Copy every line, leaving nothing out and adding nothing.

******************************

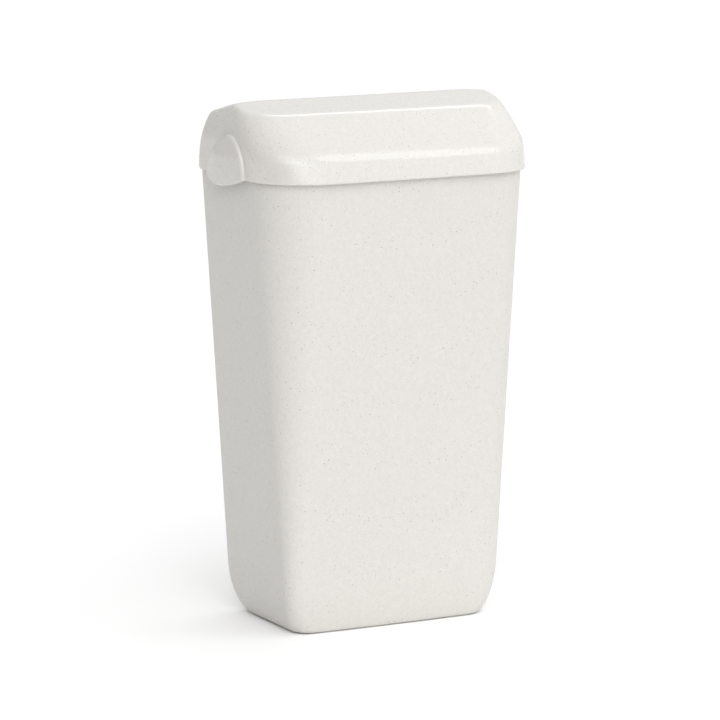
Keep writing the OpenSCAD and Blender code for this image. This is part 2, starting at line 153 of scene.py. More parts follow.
class HoodShape(bpy.types.PropertyGroup):
    """Sizes of the hood and its hinge covers"""
    wall: length("Wall", "Wall thickness of the top and front", 2.4 * MM)
    side_wall: length("Side wall", "Wall thickness of the sides", 2 * MM)
    bow: length("Bow", "Bow of the front across its width", 1.5 * MM)
    skirt_corner: length("Skirt corner", "Corner radius at the lower edge", 69.5 * MM)
    low_corner: length("Low corner", "Corner radius at the lower bend", 60 * MM)
    high_corner: length("High corner", "Corner radius at the upper bend", 37 * MM)
    low_bend_back: length("Low bend back", "Lower bend, behind the lower edge", 11 * MM)
    low_bend_up: length("Low bend up", "Lower bend, above the lower edge", 28.5 * MM)
    high_bend_back: length("High bend back", "Upper bend, behind the lower edge", 69 * MM)
    high_bend_down: length("High bend down", "Upper bend, below the ridge", 11 * MM)
    ridge_reach: length("Ridge reach", "Ridge, forward of the back plane", 73 * MM)
    rear_down: length("Rear down", "Top of the rear edge, below the ridge", 10 * MM)
    rear_gap: length("Rear gap", "Gap between the back plane and the rear edge", 8 * MM)
    rear_sweep: length("Rear sweep", "How far the rear edge curves forward", 22 * MM)
    rear_chamfer: length("Rear chamfer", "Chamfer of the rear lower corners", 4 * MM)
    lean: length("Lean", "How far each side leans in at the rear edge's top", 7.2 * MM)
    lean_start: length("Lean start", "Height at which the sides start to lean", 24 * MM)
    low_soft: length("Low softness", "Softness of the lower bend", 9 * MM)
    high_soft: length("High softness", "Softness of the upper bend", 2.4 * MM)
    side_soft: length("Side softness", "Softness of the top's edge at the sides", 4.4 * MM)
    ridge_soft: length("Ridge softness", "Softness of the ridge", 2.4 * MM)
    crown_run: length("Crown run", "Width over which the top falls away at each side", 38 * MM)
    crown_drop: length("Crown drop", "How far the top falls away at each side", 2.4 * MM)
    lip: length("Lip", "Rounding of the hood's free edges", 0.9 * MM)
    cover_half: length("Cover half width", "Half the width of a hinge cover", 45 * MM)
    cover_back: length("Cover back", "Middle of a hinge cover, behind the pivot", 7 * MM)
    cover_tilt: length("Cover tilt", "How far a hinge cover's top leans forward", 6 * MM)
    cover_sag: length("Cover sag", "How far a hinge cover's lowest point lies further back", 16 * MM)
    cover_top: length("Cover top", "Height of a hinge cover above the hood's lower edge", 46.5 * MM)
    cover_foot: length("Cover foot", "Depth of a hinge cover below the hood's lower edge", 12.2 * MM)
    cover_mid: length("Cover middle", "Height of a hinge cover's middle", 14 * MM)
    cover_edge: length("Cover edge", "Rounding of a hinge cover's edge, across", 3.8 * MM)
    cover_rise: length("Cover rise", "Height of a hinge cover's rounded edge", 4.4 * MM)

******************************

RESULT OF THE TASK:
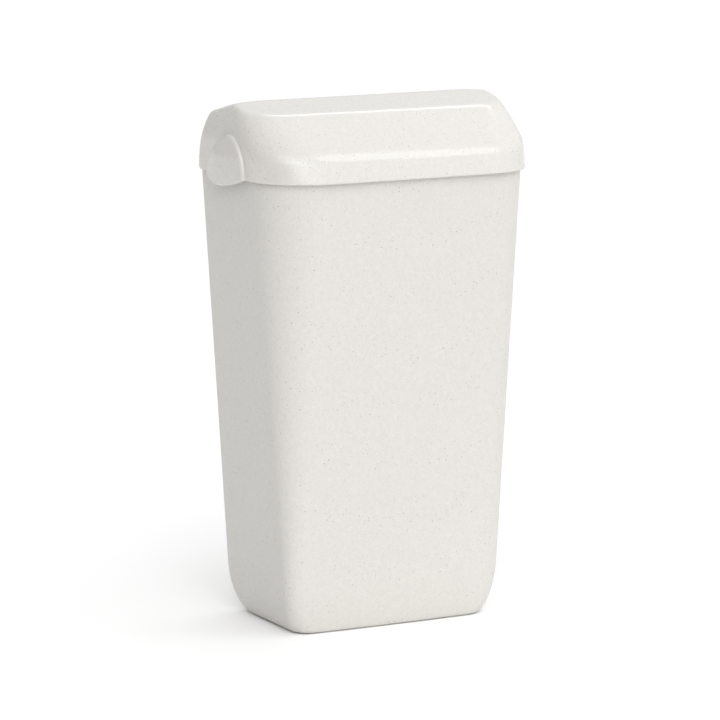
Keep writing the OpenSCAD and Blender code for this image. This is part 2, starting at line 153 of scene.py. More parts follow.
class HoodShape(bpy.types.PropertyGroup):
    """Sizes of the hood and its hinge covers"""
    wall: length("Wall", "Wall thickness of the top and front", 2.4 * MM)
    side_wall: length("Side wall", "Wall thickness of the sides", 2 * MM)
    bow: length("Bow", "Bow of the front across its width", 1.5 * MM)
    skirt_corner: length("Skirt corner", "Corner radius at the lower edge", 69.5 * MM)
    low_corner: length("Low corner", "Corner radius at the lower bend", 60 * MM)
    high_corner: length("High corner", "Corner radius at the upper bend", 37 * MM)
    low_bend_back: length("Low bend back", "Lower bend, behind the lower edge", 11 * MM)
    low_bend_up: length("Low bend up", "Lower bend, above the lower edge", 28.5 * MM)
    high_bend_back: length("High bend back", "Upper bend, behind the lower edge", 69 * MM)
    high_bend_down: length("High bend down", "Upper bend, below the ridge", 11 * MM)
    ridge_reach: length("Ridge reach", "Ridge, forward of the back plane", 73 * MM)
    rear_down: length("Rear down", "Top of the rear edge, below the ridge", 10 * MM)
    rear_gap: length("Rear gap", "Gap between the back plane and the rear edge", 8 * MM)
    rear_sweep: length("Rear sweep", "How far the rear edge curves forward", 22 * MM)
    rear_chamfer: length("Rear chamfer", "Chamfer of the rear lower corners", 4 * MM)
    lean: length("Lean", "How far each side leans in at the rear edge's top", 7.2 * MM)
    lean_start: length("Lean start", "Height at which the sides start to lean", 24 * MM)
    low_soft: length("Low softness", "Softness of the lower bend", 9 * MM)
    high_soft: length("High softness", "Softness of the upper bend", 2.4 * MM)
    side_soft: length("Side softness", "Softness of the top's edge at the sides", 4.4 * MM)
    ridge_soft: length("Ridge softness", "Softness of the ridge", 2.4 * MM)
    crown_run: length("Crown run", "Width over which the top falls away at each side", 38 * MM)
    crown_drop: length("Crown drop", "How far the top falls away at each side", 2.4 * MM)
    lip: length("Lip", "Rounding of the hood's free edges", 0.9 * MM)
    cover_half: length("Cover half width", "Half the width of a hinge cover", 45 * MM)
    cover_back: length("Cover back", "Middle of a hinge cover, behind the pivot", 7 * MM)
    cover_tilt: length("Cover tilt", "How far a hinge cover's top leans forward", 6 * MM)
    cover_sag: length("Cover sag", "How far a hinge cover's lowest point lies further back", 16 * MM)
    cover_top: length("Cover top", "Height of a hinge cover above the hood's lower edge", 46.5 * MM)
    cover_foot: length("Cover foot", "Depth of a hinge cover below the hood's lower edge", 12.2 * MM)
    cover_mid: length("Cover middle", "Height of a hinge cover's middle", 14 * MM)
    cover_edge: length("Cover edge", "Rounding of a hinge cover's edge, across", 3.8 * MM)
    cover_rise: length("Cover rise", "Height of a hinge cover's rounded edge", 4.4 * MM)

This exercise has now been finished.